O bien se duerme distinto y no se encuentra el sitio. Se cambia de sábana, cama, cuarto, casa y orientación. Se cambia y nada cambia, a pesar de que todo parece distinto, por una alteración de minutos, que turban nuestra relación con las cosas, los muros y las tazas. Sueños vívidos que hacen levantarse a abrir la puerta en respuesta a un timbre que nunca sonó. Voces, diálogos, monólogos, comienzan a aparecer conforme se acumulan los días. Y ya da igual la hora y la luz porque no se está dormido, ni despierto nunca, sólo se trata de estar, de día y de noche. Cansados, como en una batalla, contra absolutamente nada, y la nada nunca, es poca cosa; porque nunca, es enorme.

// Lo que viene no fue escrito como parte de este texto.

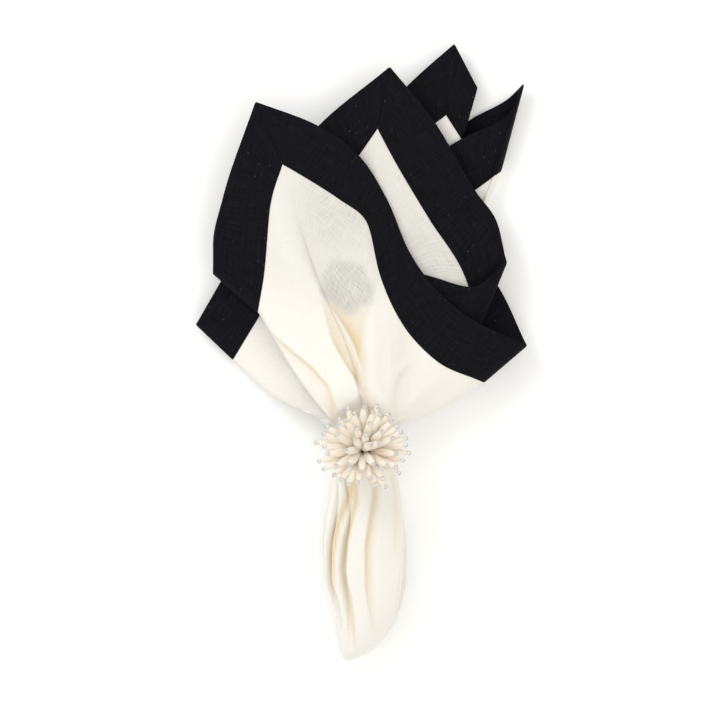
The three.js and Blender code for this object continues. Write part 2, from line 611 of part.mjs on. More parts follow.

Ya en el delirio uno termina por preguntarse si sigue siendo el cambio de horario o si se ha vuelto crónico, y teme. Porque en su lucidez nocturna lo dijo Borges, el insomnio “es temer y contar en la alta noche las duras campanadas fatales, es ensayar con magia inútil una respiración regular, es la carga de un cuerpo que bruscamente cambia de lado, es apretar los párpados, es un estado parecido a la fiebre y que ciertamente no es la vigilia, es pronunciar fragmentos de párrafos leídos hace ya muchos años”.

Releyendo-se-teme, y el miedo lleva nuevamente hasta Macondo, con la india Visitación advirtiendo que ya lo ha visto antes, y que lo peor de la Peste del insomnio es su evolución crítica, y su deriva en olvido.

Entonces, se vuelve a dormir con, y por, miedo, y nuestro cuerpo olvida -o no- el cambio, se trata de volver a ser, re-comienza todo y ahorramos ¿luz?